● AIM: Copy each line of the material below that includes the string "lifts".

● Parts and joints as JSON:
──────

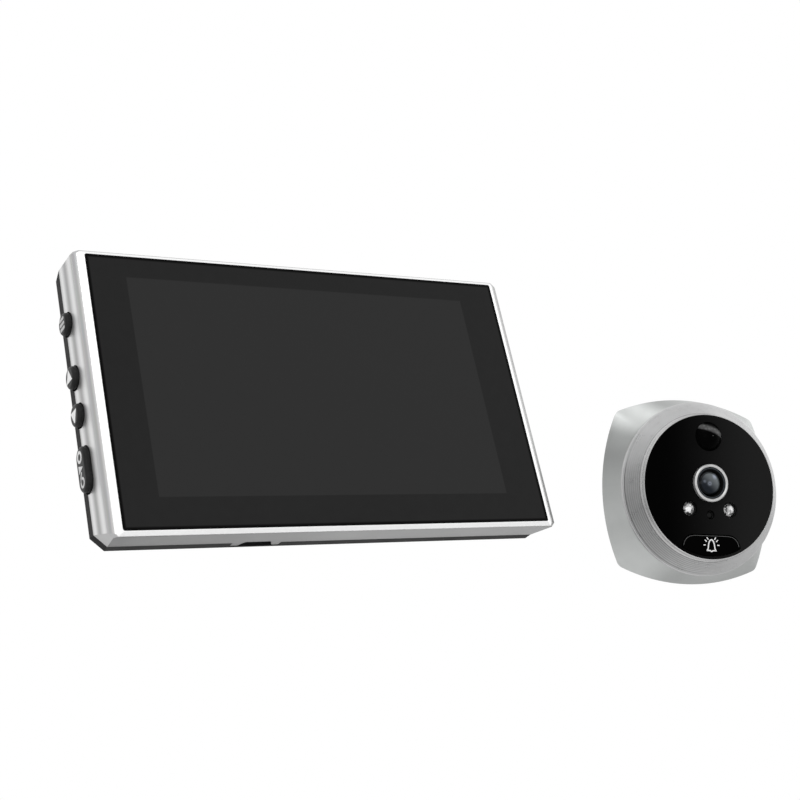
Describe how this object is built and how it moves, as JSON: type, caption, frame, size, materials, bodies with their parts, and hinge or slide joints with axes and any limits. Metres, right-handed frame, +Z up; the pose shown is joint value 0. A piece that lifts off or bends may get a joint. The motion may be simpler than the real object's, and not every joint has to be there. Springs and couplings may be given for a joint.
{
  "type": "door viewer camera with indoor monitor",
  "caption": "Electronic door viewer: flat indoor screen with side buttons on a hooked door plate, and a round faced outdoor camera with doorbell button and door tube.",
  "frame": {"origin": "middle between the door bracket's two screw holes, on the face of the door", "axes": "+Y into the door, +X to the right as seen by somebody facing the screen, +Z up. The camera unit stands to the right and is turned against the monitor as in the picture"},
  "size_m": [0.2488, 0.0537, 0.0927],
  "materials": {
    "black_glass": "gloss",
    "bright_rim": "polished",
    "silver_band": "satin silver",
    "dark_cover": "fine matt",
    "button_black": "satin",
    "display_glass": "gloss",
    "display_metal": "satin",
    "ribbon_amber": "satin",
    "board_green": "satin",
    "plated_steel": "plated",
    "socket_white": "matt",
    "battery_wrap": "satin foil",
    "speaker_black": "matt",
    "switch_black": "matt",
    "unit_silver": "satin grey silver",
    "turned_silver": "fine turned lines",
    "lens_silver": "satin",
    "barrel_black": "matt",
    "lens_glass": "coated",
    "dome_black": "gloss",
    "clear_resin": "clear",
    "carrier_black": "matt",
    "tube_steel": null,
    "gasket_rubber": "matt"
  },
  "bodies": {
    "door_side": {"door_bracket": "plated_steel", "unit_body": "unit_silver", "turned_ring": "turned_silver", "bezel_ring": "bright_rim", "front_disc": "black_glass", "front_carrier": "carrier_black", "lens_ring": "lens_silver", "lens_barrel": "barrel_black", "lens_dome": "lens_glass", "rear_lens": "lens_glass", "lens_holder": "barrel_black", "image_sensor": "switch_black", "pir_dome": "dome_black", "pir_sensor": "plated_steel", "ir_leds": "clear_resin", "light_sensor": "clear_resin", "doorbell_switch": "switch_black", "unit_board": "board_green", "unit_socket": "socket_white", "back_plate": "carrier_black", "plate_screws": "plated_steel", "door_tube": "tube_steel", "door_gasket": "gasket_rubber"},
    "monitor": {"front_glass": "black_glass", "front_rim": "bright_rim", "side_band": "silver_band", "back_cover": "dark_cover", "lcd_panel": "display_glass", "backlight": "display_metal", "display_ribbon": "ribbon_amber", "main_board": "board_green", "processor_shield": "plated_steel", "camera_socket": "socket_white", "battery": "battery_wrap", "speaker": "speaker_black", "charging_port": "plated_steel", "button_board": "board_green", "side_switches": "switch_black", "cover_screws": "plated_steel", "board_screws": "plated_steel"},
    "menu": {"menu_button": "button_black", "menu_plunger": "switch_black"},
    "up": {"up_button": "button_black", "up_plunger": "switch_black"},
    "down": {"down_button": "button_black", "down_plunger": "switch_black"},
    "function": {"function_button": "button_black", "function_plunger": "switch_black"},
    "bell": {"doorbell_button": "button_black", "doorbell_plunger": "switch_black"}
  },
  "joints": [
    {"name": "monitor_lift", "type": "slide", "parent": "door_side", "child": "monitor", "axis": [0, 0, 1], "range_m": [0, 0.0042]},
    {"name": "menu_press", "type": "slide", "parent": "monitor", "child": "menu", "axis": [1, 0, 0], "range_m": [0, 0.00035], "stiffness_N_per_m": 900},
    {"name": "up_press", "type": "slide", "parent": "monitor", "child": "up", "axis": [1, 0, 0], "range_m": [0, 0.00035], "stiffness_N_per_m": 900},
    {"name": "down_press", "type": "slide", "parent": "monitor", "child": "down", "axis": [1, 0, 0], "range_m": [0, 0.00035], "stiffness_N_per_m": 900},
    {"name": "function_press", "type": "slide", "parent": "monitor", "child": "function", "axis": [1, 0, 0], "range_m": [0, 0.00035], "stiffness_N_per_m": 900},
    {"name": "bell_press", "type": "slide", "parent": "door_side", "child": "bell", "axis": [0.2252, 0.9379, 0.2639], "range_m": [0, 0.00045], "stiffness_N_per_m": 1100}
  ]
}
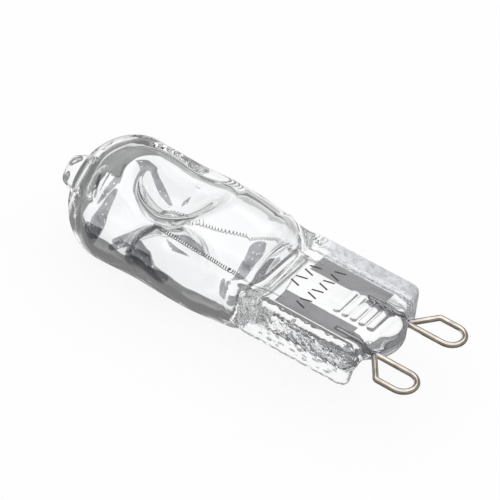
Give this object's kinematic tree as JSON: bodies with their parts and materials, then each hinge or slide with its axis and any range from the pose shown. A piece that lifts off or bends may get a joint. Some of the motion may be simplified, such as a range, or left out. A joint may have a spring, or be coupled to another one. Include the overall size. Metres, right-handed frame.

──────

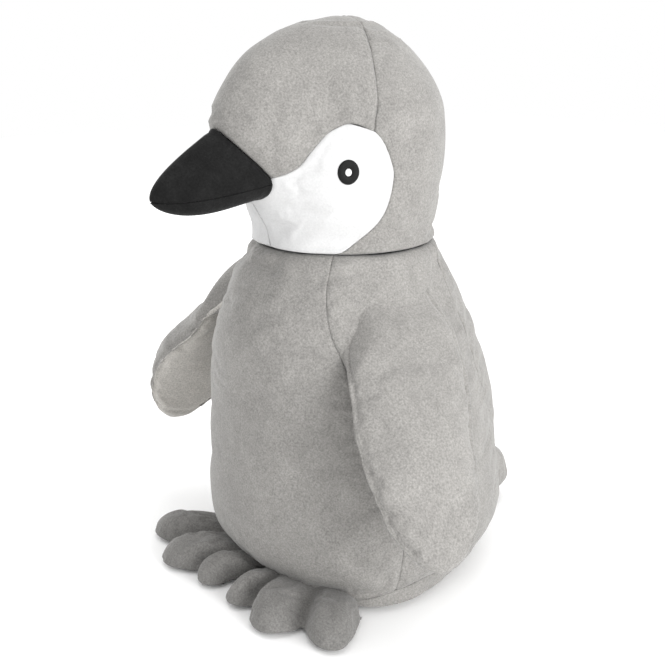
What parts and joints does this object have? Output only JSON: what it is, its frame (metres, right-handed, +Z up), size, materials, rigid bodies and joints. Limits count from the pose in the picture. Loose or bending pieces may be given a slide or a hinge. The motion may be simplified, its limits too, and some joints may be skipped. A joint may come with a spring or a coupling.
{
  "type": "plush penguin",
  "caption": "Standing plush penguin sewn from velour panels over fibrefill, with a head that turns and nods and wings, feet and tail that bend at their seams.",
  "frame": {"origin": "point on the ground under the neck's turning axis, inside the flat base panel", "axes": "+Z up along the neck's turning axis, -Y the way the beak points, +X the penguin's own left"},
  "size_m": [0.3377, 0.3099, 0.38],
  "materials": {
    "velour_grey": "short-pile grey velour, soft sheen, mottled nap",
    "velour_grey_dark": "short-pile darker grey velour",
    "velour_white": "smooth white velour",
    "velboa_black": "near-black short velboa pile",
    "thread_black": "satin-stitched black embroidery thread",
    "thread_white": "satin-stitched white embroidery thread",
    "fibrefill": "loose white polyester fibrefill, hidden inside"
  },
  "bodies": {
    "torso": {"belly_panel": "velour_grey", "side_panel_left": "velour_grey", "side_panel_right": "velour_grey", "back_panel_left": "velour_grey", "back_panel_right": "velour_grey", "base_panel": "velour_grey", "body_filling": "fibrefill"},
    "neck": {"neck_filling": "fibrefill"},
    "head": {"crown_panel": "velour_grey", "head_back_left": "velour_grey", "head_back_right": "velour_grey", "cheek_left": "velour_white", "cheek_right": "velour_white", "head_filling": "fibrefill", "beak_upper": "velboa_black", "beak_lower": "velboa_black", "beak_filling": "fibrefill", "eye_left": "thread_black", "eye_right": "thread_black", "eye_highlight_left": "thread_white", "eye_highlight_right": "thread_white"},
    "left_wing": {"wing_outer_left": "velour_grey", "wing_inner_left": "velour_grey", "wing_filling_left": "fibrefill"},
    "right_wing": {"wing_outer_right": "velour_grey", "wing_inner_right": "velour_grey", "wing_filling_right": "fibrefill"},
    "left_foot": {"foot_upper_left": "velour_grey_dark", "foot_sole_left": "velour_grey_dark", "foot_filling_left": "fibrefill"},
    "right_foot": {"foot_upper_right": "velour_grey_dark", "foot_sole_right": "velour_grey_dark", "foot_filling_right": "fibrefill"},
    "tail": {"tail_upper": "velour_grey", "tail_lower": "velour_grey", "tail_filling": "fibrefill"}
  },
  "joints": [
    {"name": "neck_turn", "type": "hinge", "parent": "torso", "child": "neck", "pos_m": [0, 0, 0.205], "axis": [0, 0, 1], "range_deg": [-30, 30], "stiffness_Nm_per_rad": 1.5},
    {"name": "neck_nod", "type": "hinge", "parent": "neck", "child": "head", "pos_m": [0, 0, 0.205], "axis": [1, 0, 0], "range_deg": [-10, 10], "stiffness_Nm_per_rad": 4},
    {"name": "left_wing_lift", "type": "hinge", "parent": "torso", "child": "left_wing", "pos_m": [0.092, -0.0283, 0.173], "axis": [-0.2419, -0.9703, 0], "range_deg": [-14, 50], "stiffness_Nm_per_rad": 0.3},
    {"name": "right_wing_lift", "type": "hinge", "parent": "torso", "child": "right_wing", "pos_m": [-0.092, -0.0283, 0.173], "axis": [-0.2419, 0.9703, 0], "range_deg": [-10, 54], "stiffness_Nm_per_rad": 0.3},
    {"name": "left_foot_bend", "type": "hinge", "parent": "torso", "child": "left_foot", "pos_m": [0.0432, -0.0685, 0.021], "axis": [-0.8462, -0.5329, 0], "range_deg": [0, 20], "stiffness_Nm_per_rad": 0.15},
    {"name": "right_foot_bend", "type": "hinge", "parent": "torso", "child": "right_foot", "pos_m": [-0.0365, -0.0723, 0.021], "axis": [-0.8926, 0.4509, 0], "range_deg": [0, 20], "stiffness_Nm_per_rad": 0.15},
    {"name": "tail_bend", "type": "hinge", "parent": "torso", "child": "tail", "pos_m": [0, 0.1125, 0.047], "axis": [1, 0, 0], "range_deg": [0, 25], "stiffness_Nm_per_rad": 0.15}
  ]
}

──────

● RESPONSE FOR THIS EXERCISE:
Describe how this object is built and how it moves, as JSON: type, caption, frame, size, materials, bodies with their parts, and hinge or slide joints with axes and any limits. Metres, right-handed frame, +Z up; the pose shown is joint value 0. A piece that lifts off or bends may get a joint. The motion may be simpler than the real object's, and not every joint has to be there. Springs and couplings may be given for a joint.
Give this object's kinematic tree as JSON: bodies with their parts and materials, then each hinge or slide with its axis and any range from the pose shown. A piece that lifts off or bends may get a joint. Some of the motion may be simplified, such as a range, or left out. A joint may have a spring, or be coupled to another one. Include the overall size. Metres, right-handed frame.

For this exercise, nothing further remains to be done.